Task goal => Write out the whole listing word for word.

Collected material =>
□ □ □ □ □

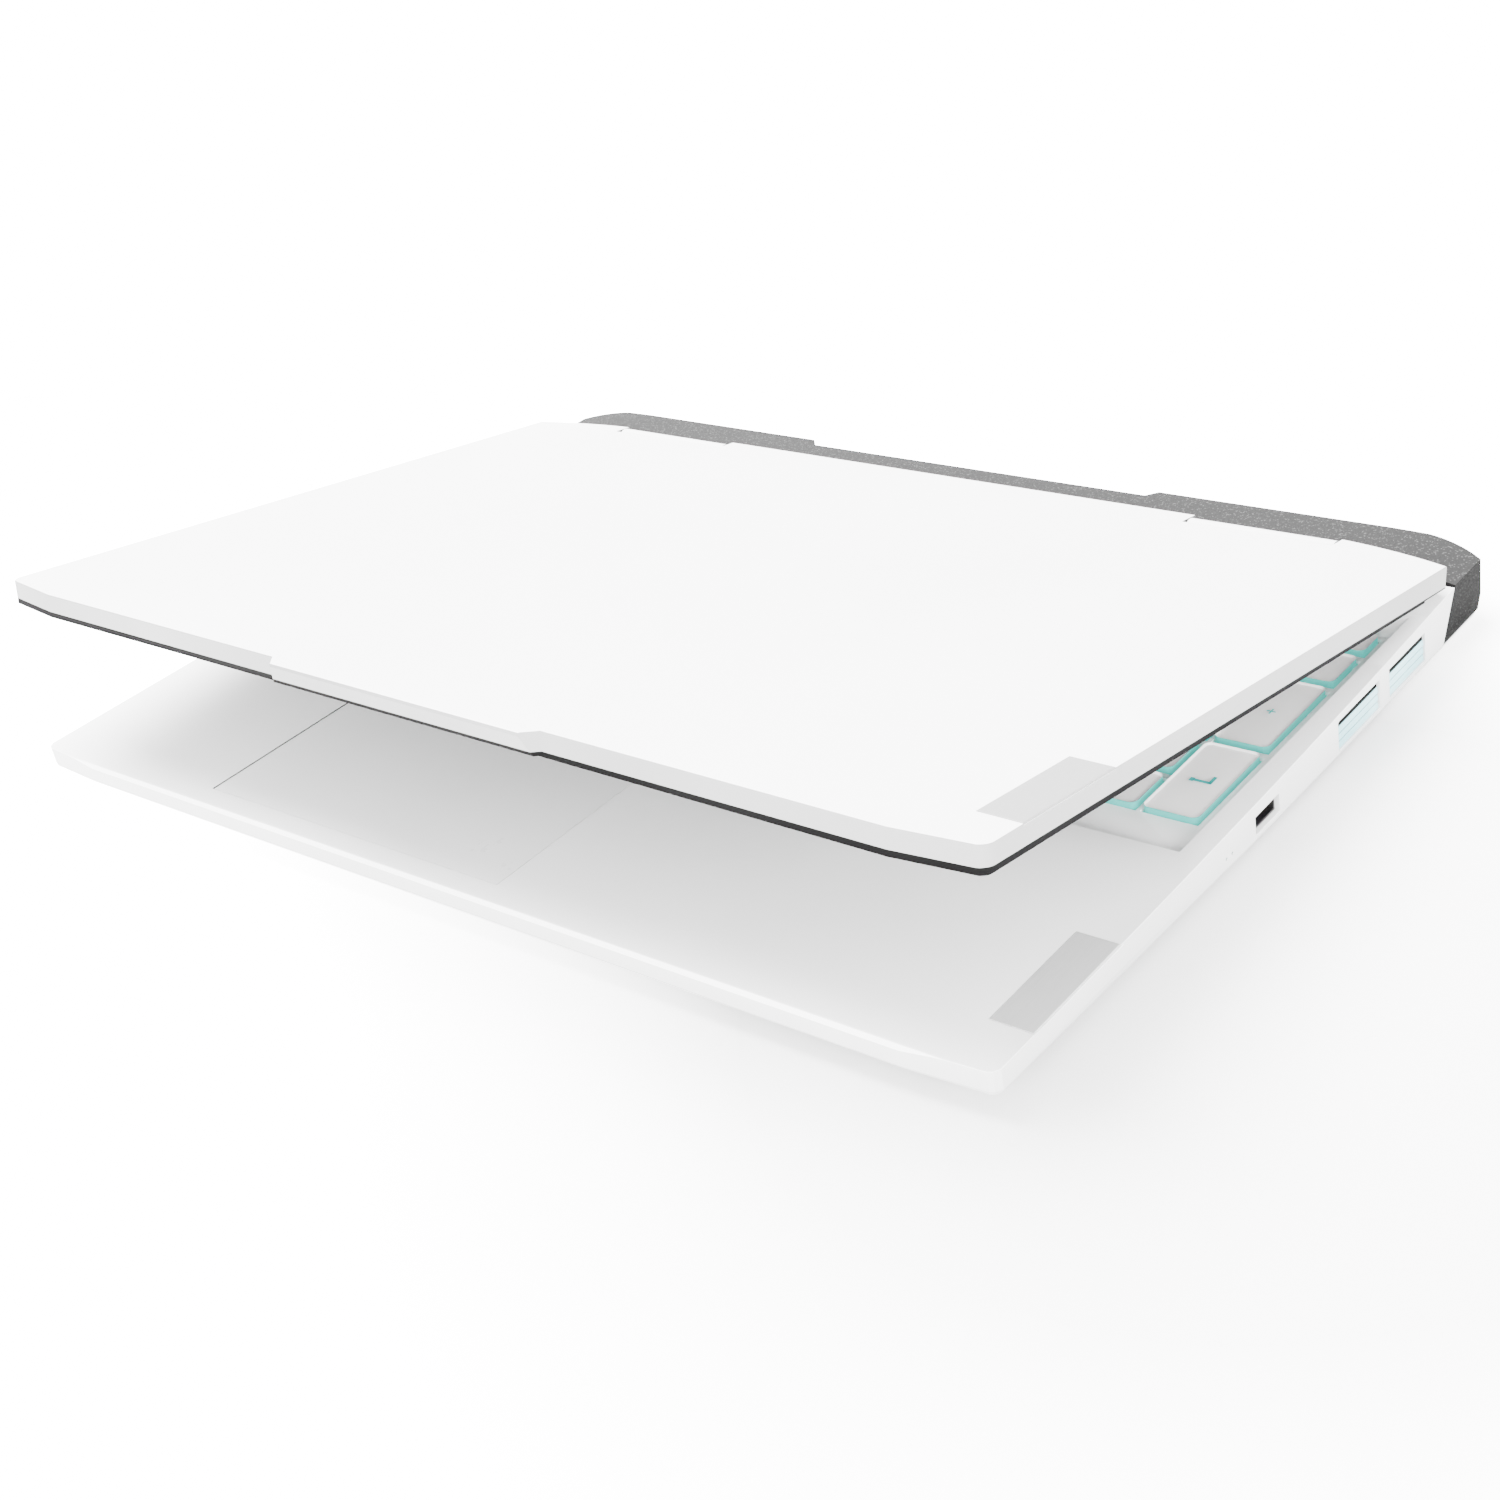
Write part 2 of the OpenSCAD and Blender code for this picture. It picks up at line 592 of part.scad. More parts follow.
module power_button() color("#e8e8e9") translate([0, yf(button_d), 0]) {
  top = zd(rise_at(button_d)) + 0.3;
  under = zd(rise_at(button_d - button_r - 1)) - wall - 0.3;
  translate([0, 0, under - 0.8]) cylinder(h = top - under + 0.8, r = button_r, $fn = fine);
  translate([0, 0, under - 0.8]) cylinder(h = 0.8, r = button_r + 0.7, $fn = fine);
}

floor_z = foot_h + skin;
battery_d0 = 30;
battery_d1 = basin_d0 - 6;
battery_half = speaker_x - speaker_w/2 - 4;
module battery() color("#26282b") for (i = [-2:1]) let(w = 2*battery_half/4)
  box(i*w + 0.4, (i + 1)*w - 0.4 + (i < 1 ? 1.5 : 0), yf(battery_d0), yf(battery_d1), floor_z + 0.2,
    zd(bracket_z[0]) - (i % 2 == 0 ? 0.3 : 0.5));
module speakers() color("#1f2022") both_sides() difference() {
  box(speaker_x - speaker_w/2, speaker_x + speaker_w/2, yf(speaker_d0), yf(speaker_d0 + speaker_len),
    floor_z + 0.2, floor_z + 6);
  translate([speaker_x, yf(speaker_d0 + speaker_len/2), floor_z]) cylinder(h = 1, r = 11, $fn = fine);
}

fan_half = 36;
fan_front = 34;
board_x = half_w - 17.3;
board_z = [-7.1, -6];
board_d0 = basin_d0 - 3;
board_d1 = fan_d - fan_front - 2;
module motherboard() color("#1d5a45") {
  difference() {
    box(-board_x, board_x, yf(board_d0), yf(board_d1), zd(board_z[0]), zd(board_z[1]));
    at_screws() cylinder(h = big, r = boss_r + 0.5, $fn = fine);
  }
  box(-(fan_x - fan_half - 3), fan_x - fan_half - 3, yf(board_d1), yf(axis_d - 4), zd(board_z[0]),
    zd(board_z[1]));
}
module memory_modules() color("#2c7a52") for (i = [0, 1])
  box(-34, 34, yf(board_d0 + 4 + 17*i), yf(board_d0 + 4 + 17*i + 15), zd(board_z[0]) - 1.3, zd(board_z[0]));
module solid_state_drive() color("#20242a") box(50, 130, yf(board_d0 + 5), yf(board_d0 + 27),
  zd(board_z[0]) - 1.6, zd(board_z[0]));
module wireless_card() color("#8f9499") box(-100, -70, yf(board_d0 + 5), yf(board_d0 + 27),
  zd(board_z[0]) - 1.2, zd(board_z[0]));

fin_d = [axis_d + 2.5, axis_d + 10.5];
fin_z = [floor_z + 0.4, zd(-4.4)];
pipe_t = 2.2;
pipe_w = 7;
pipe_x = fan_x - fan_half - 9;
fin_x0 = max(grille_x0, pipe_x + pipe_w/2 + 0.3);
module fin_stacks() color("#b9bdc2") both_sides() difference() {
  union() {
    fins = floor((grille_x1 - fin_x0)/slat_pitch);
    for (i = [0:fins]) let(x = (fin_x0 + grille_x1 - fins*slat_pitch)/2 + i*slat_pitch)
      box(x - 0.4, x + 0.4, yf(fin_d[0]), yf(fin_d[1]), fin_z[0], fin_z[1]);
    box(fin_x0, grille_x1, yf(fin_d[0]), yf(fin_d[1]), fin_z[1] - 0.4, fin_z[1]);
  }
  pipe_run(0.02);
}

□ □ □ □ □

Final answer =>
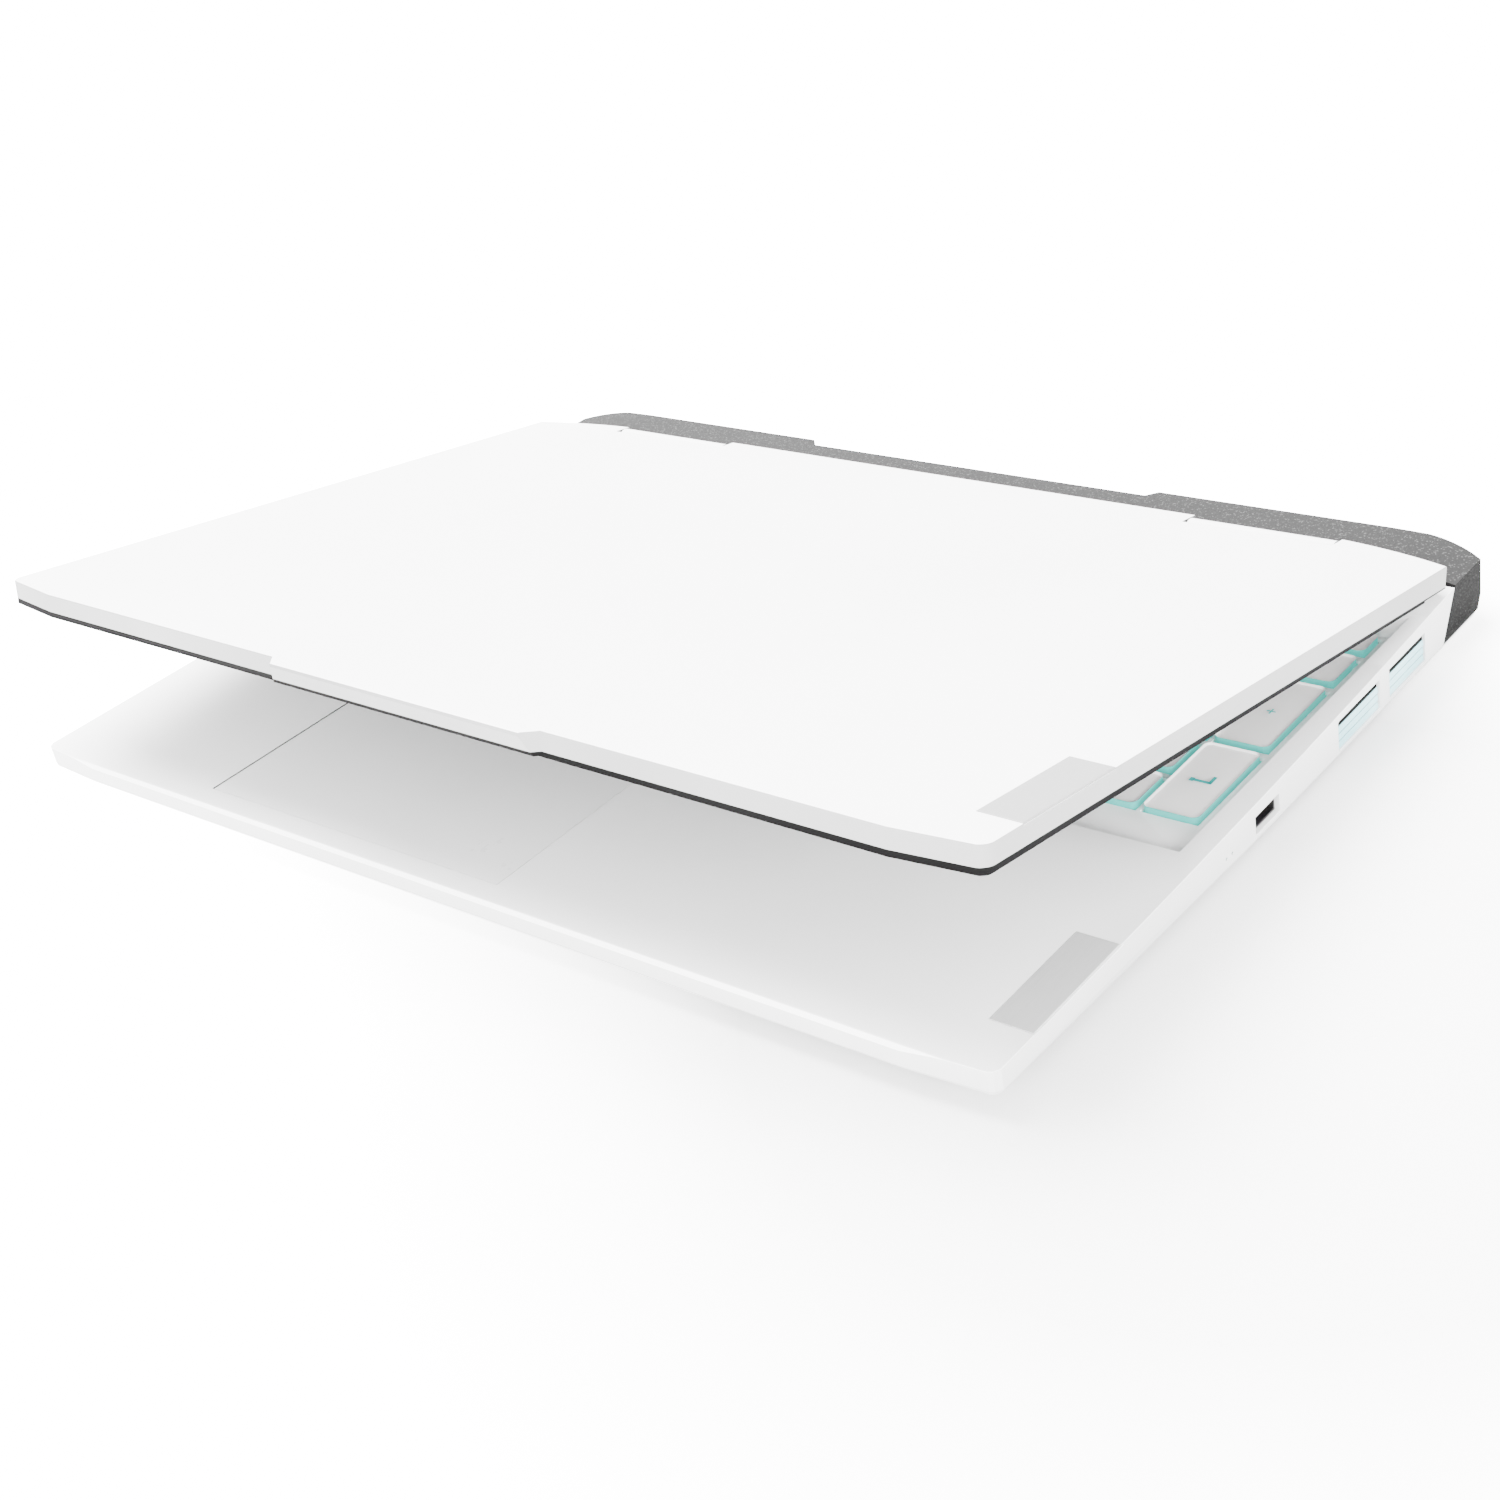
Write part 2 of the OpenSCAD and Blender code for this picture. It picks up at line 592 of part.scad. More parts follow.
module power_button() color("#e8e8e9") translate([0, yf(button_d), 0]) {
  top = zd(rise_at(button_d)) + 0.3;
  under = zd(rise_at(button_d - button_r - 1)) - wall - 0.3;
  translate([0, 0, under - 0.8]) cylinder(h = top - under + 0.8, r = button_r, $fn = fine);
  translate([0, 0, under - 0.8]) cylinder(h = 0.8, r = button_r + 0.7, $fn = fine);
}

floor_z = foot_h + skin;
battery_d0 = 30;
battery_d1 = basin_d0 - 6;
battery_half = speaker_x - speaker_w/2 - 4;
module battery() color("#26282b") for (i = [-2:1]) let(w = 2*battery_half/4)
  box(i*w + 0.4, (i + 1)*w - 0.4 + (i < 1 ? 1.5 : 0), yf(battery_d0), yf(battery_d1), floor_z + 0.2,
    zd(bracket_z[0]) - (i % 2 == 0 ? 0.3 : 0.5));
module speakers() color("#1f2022") both_sides() difference() {
  box(speaker_x - speaker_w/2, speaker_x + speaker_w/2, yf(speaker_d0), yf(speaker_d0 + speaker_len),
    floor_z + 0.2, floor_z + 6);
  translate([speaker_x, yf(speaker_d0 + speaker_len/2), floor_z]) cylinder(h = 1, r = 11, $fn = fine);
}

fan_half = 36;
fan_front = 34;
board_x = half_w - 17.3;
board_z = [-7.1, -6];
board_d0 = basin_d0 - 3;
board_d1 = fan_d - fan_front - 2;
module motherboard() color("#1d5a45") {
  difference() {
    box(-board_x, board_x, yf(board_d0), yf(board_d1), zd(board_z[0]), zd(board_z[1]));
    at_screws() cylinder(h = big, r = boss_r + 0.5, $fn = fine);
  }
  box(-(fan_x - fan_half - 3), fan_x - fan_half - 3, yf(board_d1), yf(axis_d - 4), zd(board_z[0]),
    zd(board_z[1]));
}
module memory_modules() color("#2c7a52") for (i = [0, 1])
  box(-34, 34, yf(board_d0 + 4 + 17*i), yf(board_d0 + 4 + 17*i + 15), zd(board_z[0]) - 1.3, zd(board_z[0]));
module solid_state_drive() color("#20242a") box(50, 130, yf(board_d0 + 5), yf(board_d0 + 27),
  zd(board_z[0]) - 1.6, zd(board_z[0]));
module wireless_card() color("#8f9499") box(-100, -70, yf(board_d0 + 5), yf(board_d0 + 27),
  zd(board_z[0]) - 1.2, zd(board_z[0]));

fin_d = [axis_d + 2.5, axis_d + 10.5];
fin_z = [floor_z + 0.4, zd(-4.4)];
pipe_t = 2.2;
pipe_w = 7;
pipe_x = fan_x - fan_half - 9;
fin_x0 = max(grille_x0, pipe_x + pipe_w/2 + 0.3);
module fin_stacks() color("#b9bdc2") both_sides() difference() {
  union() {
    fins = floor((grille_x1 - fin_x0)/slat_pitch);
    for (i = [0:fins]) let(x = (fin_x0 + grille_x1 - fins*slat_pitch)/2 + i*slat_pitch)
      box(x - 0.4, x + 0.4, yf(fin_d[0]), yf(fin_d[1]), fin_z[0], fin_z[1]);
    box(fin_x0, grille_x1, yf(fin_d[0]), yf(fin_d[1]), fin_z[1] - 0.4, fin_z[1]);
  }
  pipe_run(0.02);
}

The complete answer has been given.